Versions north of the border, across the pond

Canada and the United Kingdom already have a version of USAs—Individual Savings Accounts, or ISAs, in the U.K., introduced in 1999, and Tax-Free Savings Accounts, or TFSAs, in Canada, introduced in 2009.

Both allow penalty-free withdrawals for any need. The U.K. version allows the equivalent of $25,000 of annual contributions; the Canadian version caps annual contributions at $4,125, which can be rolled forward if the threshold is not met. Both programs are based on after-tax contributions. Neither have the income restrictions of Roth IRAs.

In Canada, 54 percent of adults have opened an account, according to analysis by the Cato Institute.
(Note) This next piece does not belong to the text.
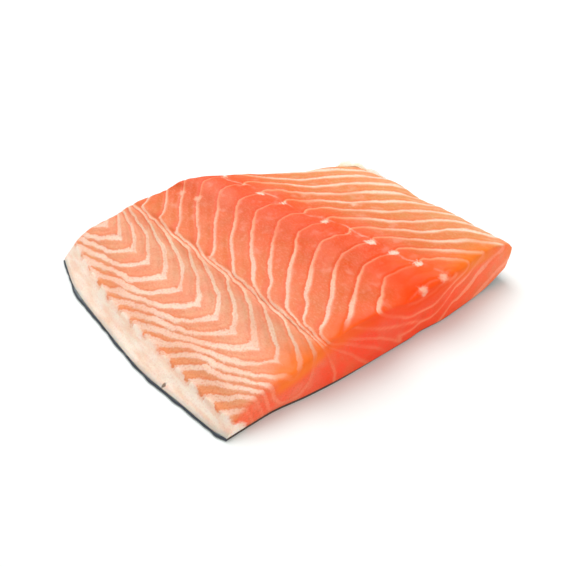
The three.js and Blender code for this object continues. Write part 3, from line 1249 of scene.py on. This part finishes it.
dress(skin, skin_material, shine)

# %% [markdown]
# At the far corner of the back a scrap of pale fat was left standing by the knife. It is a thin
# wavy flap with a ragged upper edge that follows a path round the corner. Its foot sinks into the
# flesh, and it thins towards its upper edge and its ends.

# %% Scrap of fat
SCRAP_CELLS = (96, 14, 2)
SCRAP_THICKNESS = 0.9
SCRAP_THINNEST = 0.1
SCRAP_SUNK = 1.8
SCRAP_TAPER = 0.85
SCRAP_LEAN = 0.2
SCRAP_CURL = 0.4
SCRAP_OUTWARDS = (0.6, 0.8)
RAGGED_MEAN, RAGGED_SWING = 0.9, 0.18
scrap_x = smooth([(0, 149), (0.5, 160.5), (0.62, 163), (1, 165.4)])
scrap_y = smooth([(0, 96.7), (0.5, 92.2), (0.62, 89.8), (1, 73)])
scrap_crest = smooth([
    (0, 0), (0.15, 2.8), (0.35, 5.2), (0.5, 3.6), (0.65, 1.8), (0.85, 1.1), (1, 0),
])

scrap_places, scrap_faces, scrap_floor = box_of_cells(*SCRAP_CELLS, 1)
scrap_along, scrap_up, scrap_side = (scrap_places / SCRAP_CELLS).T
path_x, path_y = scrap_x(scrap_along), scrap_y(scrap_along)
crest = scrap_crest(scrap_along)
on_table = np.stack([path_x, path_y, path_x * 0], -1)
ragged = RAGGED_MEAN + RAGGED_SWING * waves(on_table, 3, seed=34)
rise = scrap_up * (SCRAP_SUNK + crest * ragged)
taper = np.maximum(np.minimum(crest, 1) * (1 - SCRAP_TAPER * scrap_up), SCRAP_THINNEST)
curl = SCRAP_CURL * waves(np.stack([path_x, path_y, rise], -1), 7, seed=32) * scrap_up
outwards = SCRAP_LEAN * rise + curl + SCRAP_THICKNESS * taper * (scrap_side - 0.5)
scrap_points = np.stack([
    path_x + SCRAP_OUTWARDS[0] * outwards,
    path_y + SCRAP_OUTWARDS[1] * outwards,
    height_at(path_x, path_y) - SCRAP_SUNK + rise,
], -1)
inside_out = [*scrap_faces.tolist(), *scrap_floor]
scrap = mesh_piece("fat_scrap", scrap_points, [face[::-1] for face in inside_out], {})
print("the scrap is up to", round(float(crest.max()), 1), "mm high")

# %% [markdown]
# So thin a flap lets nearly all light in, which scatters far. Blots of peach vary its cream.

# %% Scrap material
SCRAP_CREAM = paint("#fce3cf")
SCRAP_PEACH = paint("#f2b999")
PEACH_SHARE = 0.6
SCRAP_SCATTER = 4 * MM

scrap_material, base = new_material("pale_fat")
spot = millimetres(base)
scrap_colour = blend(step(noise(spot, 4), 0.35, 0.7) * PEACH_SHARE, SCRAP_CREAM, SCRAP_PEACH)
dress(scrap, scrap_material, base.node("BsdfPrincipled", {}, {
    "Base Color": scrap_colour,
    "Roughness": 0.4 + 0.15 * noise(spot, 1.5),
    "Subsurface Weight": 1.0,
    "Subsurface Radius": (1.0, 0.8, 0.65),
    "Subsurface Scale": SCRAP_SCATTER,
}))

# %% [markdown]
# Each piece rides on the part's one body, and the flesh and the skin stand for their CAD solids.
# The floor is a plain pale sheet. It is marked as a stage, so it is no part of the salmon.

# %% Hand over
FLOOR_SIZE = 6
FLOOR_WHITE = paint("#eeeeee")

for piece, node in ((flesh, "flesh"), (skin, "skin")):
    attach(piece, "root")
    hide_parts(node)
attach(scrap, "root")

bpy.ops.mesh.primitive_plane_add(size=FLOOR_SIZE)
floor = bpy.context.object
floor.name = "floor"
floor_material, base = new_material("white_table")
dress(floor, floor_material, base.node("BsdfPrincipled", {}, {
    "Base Color": FLOOR_WHITE,
    "Roughness": 0.9,
}))
floor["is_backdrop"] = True

visual_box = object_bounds()
for name, before, after in zip(("low", "high"), solid_box, visual_box):
    print("the box's", name, "corner moves by", [round(way / MM, 2) for way in after - before])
About two-thirds are making annual contributions at an average of $4,719 U.S. dollars.

In the U.K., 43 percent of adults have opened an account, with 58 percent of them making annual contributions at an average of $7,923 U.S. dollars.

Utilization in both cases far outstrips contributions Roth IRAs, which are held by only 20 percent of adults in the U.S. About a quarter make annual contributions, the average amount being $4,164.

Wage earners of modest means are utilizing the accounts in the U.K; about 55 percent of all account holders have an annual income of less than $25,000 U.S. dollars.

An election season gambit?

Tax Reform 2.0 could quite conceivably pass out of the House of Representatives, but it is unlikely to get through the Senate, which would required a 60 vote majority.

The crux of the House initiative is extending the cuts to the individual tax rates passed last December in the Tax Cuts and Jobs Act. The new individual rates are scheduled to sunset at the end of 2025.

Whether or not USAs and other savings and retirement proposals being considered in the House will be incorporated in one tax bill, or separate from making the lower individual tax rates permanent, is not known, said Ascensus’ Van Zomeren.

Inquiries to Rep. Brady’s staff as to whether the House will propose separate provisions have not been returned.